Tratamientos para la LMC en evolución: mayor sobrevida al paciente

Según el especialista, en el
presente, este defecto genético se puede tratar directamente, no como antaño, cuando
se daban drogas inespecíficas, que únicamente controlaban el número de glóbulos
blancos, sin ir directamente hacia la lesión que había en la célula.
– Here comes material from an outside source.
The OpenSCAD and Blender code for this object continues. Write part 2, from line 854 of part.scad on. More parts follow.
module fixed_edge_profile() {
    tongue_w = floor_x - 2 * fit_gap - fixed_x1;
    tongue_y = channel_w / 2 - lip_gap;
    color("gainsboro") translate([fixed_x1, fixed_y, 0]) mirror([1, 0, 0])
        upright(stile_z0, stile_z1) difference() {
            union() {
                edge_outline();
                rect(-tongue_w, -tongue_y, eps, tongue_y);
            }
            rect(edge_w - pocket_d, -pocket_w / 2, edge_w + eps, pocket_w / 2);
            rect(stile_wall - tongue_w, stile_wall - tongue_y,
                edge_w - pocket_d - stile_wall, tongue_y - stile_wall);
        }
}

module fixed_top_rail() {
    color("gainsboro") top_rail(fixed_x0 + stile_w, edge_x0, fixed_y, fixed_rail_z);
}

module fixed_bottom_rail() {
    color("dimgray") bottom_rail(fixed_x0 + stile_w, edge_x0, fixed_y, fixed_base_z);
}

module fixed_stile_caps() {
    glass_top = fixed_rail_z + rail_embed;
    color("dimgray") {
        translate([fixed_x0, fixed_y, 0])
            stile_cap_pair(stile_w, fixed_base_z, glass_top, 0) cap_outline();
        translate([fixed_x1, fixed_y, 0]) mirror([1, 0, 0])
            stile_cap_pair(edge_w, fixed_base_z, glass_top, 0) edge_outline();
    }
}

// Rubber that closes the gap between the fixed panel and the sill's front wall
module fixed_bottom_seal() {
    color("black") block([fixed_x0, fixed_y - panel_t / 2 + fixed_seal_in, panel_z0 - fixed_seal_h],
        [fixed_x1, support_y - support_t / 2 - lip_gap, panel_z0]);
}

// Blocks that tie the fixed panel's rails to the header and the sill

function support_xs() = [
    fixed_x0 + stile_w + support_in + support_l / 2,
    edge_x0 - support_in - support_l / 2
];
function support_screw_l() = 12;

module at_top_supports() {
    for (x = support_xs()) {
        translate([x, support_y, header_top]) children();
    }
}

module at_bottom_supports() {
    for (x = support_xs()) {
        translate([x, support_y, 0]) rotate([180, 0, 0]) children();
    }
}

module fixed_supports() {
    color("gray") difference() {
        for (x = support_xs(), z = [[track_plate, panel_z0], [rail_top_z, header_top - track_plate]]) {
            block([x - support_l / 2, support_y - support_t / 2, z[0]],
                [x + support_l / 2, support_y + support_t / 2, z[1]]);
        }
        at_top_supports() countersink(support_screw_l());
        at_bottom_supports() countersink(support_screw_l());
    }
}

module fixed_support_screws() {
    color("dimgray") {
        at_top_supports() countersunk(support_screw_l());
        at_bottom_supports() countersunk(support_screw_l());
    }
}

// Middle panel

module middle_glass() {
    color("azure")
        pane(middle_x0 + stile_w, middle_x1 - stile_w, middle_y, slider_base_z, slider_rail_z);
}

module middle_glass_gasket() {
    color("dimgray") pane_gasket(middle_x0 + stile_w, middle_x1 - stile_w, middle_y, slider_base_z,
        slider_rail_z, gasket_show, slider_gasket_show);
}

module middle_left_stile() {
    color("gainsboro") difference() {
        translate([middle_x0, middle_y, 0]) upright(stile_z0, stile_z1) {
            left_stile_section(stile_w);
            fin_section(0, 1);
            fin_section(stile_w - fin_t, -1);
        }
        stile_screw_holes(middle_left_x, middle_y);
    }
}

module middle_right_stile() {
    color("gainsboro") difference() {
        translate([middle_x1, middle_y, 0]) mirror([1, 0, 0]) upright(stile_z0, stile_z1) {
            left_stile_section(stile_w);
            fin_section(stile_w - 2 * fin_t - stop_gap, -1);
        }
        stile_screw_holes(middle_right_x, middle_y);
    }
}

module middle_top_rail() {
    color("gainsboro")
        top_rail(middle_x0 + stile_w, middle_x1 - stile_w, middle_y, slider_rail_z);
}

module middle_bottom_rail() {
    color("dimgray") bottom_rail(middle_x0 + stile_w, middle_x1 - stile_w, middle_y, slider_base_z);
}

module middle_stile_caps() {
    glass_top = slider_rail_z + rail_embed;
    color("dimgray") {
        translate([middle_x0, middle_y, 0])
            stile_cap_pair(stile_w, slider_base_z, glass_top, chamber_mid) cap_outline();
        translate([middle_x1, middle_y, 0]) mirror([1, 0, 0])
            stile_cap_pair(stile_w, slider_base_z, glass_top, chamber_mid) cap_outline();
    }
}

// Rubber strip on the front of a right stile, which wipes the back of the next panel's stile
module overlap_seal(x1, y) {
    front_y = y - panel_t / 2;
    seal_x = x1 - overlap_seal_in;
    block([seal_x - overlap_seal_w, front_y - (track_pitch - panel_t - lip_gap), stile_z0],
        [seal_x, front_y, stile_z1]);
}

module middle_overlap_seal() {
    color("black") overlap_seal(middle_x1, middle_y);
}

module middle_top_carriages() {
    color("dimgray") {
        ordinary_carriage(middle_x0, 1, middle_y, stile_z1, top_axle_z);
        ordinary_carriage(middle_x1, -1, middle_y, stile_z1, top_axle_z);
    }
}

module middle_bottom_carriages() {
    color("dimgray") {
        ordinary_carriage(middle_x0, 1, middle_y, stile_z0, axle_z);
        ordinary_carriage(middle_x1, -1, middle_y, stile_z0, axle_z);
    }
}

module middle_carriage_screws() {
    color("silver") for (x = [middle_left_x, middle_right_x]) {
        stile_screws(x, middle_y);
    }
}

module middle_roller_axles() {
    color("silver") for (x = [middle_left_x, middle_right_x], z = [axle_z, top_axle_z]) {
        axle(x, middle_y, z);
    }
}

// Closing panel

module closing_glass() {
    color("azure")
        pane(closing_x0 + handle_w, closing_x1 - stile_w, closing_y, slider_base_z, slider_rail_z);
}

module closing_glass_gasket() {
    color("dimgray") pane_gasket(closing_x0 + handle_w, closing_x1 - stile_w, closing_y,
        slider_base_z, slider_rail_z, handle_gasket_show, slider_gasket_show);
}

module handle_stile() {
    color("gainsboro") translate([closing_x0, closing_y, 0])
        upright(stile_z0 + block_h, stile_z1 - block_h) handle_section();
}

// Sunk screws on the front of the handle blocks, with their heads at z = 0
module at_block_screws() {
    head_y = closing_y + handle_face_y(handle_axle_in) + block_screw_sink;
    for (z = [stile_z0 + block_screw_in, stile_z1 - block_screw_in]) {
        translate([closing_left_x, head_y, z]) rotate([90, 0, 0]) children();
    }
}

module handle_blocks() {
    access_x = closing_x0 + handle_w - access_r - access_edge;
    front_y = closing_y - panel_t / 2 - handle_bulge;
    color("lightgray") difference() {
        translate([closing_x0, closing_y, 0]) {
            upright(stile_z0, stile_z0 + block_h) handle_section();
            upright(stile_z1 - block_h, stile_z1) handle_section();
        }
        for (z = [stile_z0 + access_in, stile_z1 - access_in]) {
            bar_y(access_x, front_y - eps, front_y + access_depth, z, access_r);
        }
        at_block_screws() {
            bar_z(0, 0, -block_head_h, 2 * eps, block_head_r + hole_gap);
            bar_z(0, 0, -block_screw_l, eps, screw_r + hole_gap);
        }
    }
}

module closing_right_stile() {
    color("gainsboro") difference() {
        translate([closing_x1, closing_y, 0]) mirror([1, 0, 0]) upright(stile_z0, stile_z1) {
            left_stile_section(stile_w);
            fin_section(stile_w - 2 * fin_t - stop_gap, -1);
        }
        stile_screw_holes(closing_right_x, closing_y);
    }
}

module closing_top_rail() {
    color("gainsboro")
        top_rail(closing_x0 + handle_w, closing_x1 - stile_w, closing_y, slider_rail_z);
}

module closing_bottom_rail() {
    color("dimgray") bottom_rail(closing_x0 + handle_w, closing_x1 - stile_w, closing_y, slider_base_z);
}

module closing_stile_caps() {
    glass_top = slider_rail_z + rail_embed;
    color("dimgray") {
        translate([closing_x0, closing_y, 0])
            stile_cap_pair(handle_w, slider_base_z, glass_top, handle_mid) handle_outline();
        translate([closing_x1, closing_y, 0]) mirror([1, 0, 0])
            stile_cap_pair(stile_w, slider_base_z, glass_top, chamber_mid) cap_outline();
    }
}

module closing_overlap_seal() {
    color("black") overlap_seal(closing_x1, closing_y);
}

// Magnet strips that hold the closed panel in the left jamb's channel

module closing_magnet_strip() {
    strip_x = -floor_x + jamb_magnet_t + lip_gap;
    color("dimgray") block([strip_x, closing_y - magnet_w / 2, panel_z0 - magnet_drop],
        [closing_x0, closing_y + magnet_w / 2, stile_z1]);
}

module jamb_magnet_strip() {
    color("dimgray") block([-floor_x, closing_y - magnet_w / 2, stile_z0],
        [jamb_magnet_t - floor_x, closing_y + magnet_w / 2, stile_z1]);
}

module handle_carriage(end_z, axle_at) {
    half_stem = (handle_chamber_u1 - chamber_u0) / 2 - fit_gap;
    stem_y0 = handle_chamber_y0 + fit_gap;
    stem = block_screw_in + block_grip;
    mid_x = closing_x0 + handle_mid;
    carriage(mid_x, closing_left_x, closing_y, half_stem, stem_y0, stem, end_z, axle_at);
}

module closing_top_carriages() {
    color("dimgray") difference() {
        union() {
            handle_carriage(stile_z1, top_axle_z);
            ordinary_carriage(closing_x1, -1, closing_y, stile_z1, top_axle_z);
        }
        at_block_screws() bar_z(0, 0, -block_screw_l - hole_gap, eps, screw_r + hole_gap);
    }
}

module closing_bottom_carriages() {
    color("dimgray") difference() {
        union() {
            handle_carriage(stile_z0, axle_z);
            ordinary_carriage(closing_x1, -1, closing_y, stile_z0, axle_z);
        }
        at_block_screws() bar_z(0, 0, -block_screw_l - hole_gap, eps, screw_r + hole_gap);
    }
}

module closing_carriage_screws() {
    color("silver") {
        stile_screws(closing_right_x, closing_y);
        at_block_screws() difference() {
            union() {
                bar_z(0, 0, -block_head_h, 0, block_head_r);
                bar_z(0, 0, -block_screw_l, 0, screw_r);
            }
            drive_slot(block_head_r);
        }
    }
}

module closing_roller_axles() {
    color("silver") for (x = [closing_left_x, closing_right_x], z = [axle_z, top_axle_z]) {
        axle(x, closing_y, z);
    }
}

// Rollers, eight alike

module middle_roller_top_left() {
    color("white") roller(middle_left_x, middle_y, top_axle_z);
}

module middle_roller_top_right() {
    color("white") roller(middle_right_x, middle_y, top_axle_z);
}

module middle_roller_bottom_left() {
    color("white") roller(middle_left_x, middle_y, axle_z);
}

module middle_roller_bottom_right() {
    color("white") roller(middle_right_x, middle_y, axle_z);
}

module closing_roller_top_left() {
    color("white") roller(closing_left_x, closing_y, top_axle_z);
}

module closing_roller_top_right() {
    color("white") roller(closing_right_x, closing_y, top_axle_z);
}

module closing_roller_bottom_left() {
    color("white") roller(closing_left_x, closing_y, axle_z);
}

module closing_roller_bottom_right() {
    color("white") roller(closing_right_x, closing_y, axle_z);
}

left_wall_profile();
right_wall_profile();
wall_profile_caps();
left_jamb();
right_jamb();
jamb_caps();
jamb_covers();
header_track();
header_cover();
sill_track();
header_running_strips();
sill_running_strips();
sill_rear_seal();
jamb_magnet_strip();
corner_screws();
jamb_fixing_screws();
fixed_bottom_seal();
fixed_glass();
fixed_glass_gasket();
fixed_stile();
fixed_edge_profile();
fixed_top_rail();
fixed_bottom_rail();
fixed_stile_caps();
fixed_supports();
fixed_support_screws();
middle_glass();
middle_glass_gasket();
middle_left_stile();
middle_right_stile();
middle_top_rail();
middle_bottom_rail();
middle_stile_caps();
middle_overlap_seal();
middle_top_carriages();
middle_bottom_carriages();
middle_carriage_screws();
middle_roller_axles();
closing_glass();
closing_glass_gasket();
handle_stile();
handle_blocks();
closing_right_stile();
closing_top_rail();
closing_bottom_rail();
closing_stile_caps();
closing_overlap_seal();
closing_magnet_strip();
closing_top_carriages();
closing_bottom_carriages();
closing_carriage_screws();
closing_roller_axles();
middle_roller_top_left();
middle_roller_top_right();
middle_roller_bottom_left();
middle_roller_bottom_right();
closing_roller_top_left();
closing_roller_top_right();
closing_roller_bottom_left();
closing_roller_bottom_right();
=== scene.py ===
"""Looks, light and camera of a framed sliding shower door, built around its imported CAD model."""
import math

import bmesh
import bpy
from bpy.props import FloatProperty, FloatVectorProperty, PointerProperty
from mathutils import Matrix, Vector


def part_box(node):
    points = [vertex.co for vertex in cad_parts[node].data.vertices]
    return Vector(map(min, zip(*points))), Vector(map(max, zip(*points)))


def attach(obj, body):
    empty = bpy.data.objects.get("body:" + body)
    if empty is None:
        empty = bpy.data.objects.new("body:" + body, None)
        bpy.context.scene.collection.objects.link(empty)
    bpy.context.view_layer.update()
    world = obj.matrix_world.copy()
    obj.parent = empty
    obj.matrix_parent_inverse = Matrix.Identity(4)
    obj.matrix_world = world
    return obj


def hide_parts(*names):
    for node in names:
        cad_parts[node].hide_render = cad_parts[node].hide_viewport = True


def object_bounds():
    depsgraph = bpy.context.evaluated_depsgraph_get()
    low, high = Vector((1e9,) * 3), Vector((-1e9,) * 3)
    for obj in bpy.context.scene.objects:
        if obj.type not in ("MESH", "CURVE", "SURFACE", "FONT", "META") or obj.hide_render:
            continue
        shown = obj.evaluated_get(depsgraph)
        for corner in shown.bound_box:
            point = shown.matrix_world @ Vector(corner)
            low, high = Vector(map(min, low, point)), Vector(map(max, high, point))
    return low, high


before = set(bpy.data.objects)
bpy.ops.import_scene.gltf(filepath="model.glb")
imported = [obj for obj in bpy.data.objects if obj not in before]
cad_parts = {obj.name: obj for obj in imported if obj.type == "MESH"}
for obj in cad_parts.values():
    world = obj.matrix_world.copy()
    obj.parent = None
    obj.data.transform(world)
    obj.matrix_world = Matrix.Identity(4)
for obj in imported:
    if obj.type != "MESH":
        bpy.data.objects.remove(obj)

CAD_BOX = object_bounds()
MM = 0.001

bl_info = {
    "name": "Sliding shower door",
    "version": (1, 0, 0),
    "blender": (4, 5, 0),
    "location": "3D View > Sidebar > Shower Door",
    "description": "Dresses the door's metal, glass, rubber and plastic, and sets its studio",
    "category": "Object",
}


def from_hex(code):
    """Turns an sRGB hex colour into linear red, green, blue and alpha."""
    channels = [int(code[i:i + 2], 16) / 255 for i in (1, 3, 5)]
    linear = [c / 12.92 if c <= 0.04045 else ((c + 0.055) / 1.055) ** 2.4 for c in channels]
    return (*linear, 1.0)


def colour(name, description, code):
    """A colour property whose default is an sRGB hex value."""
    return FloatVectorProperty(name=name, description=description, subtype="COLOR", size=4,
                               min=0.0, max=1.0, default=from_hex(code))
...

“Las nuevas drogas, denominadas
inhibidores de tirosina quinasa, actúan inhibiendo y bloqueando la función de
ese interruptor que está funcionando mal. Además, estas células malignas son
destruidas permitiendo que el sistema funcione adecuadamente en aquellas que no
resultan malignas. Por lo tanto, la médula ósea vuelve a tener su función
absolutamente normal”, señala López.

El avance científico ha permitido
alargar la vida de las personas con leucemia mieloide crónica en un porcentaje
importante. “Esta es una enfermedad que, antiguamente, al ser diagnosticada la
persona, se daba como esperanza de vida un promedio de tres años, independientemente
de lo que se usara, excepto el trasplante de médula ósea, que podía curar a un
porcentaje de 60% a 65% de los pacientes. No obstante, incluso con el
trasplante, muchos pacientes no llegaban a sobrevivir cinco años después del
diagnóstico. Con el advenimiento de la primera generación de fármacos con la
molécula imatinib,  95% de los pacientes
están bien, con buena calidad de vida, a nueve años de iniciarse el tratamiento.
Con la segunda generación de inhibidores de tirosina quinasa, incrementan la
posibilidad de éxito a un 98% en un periodo de 4 años. Nos acercamos tanto al
100% que es difícil encontrar algo mejor”, indica el especialista.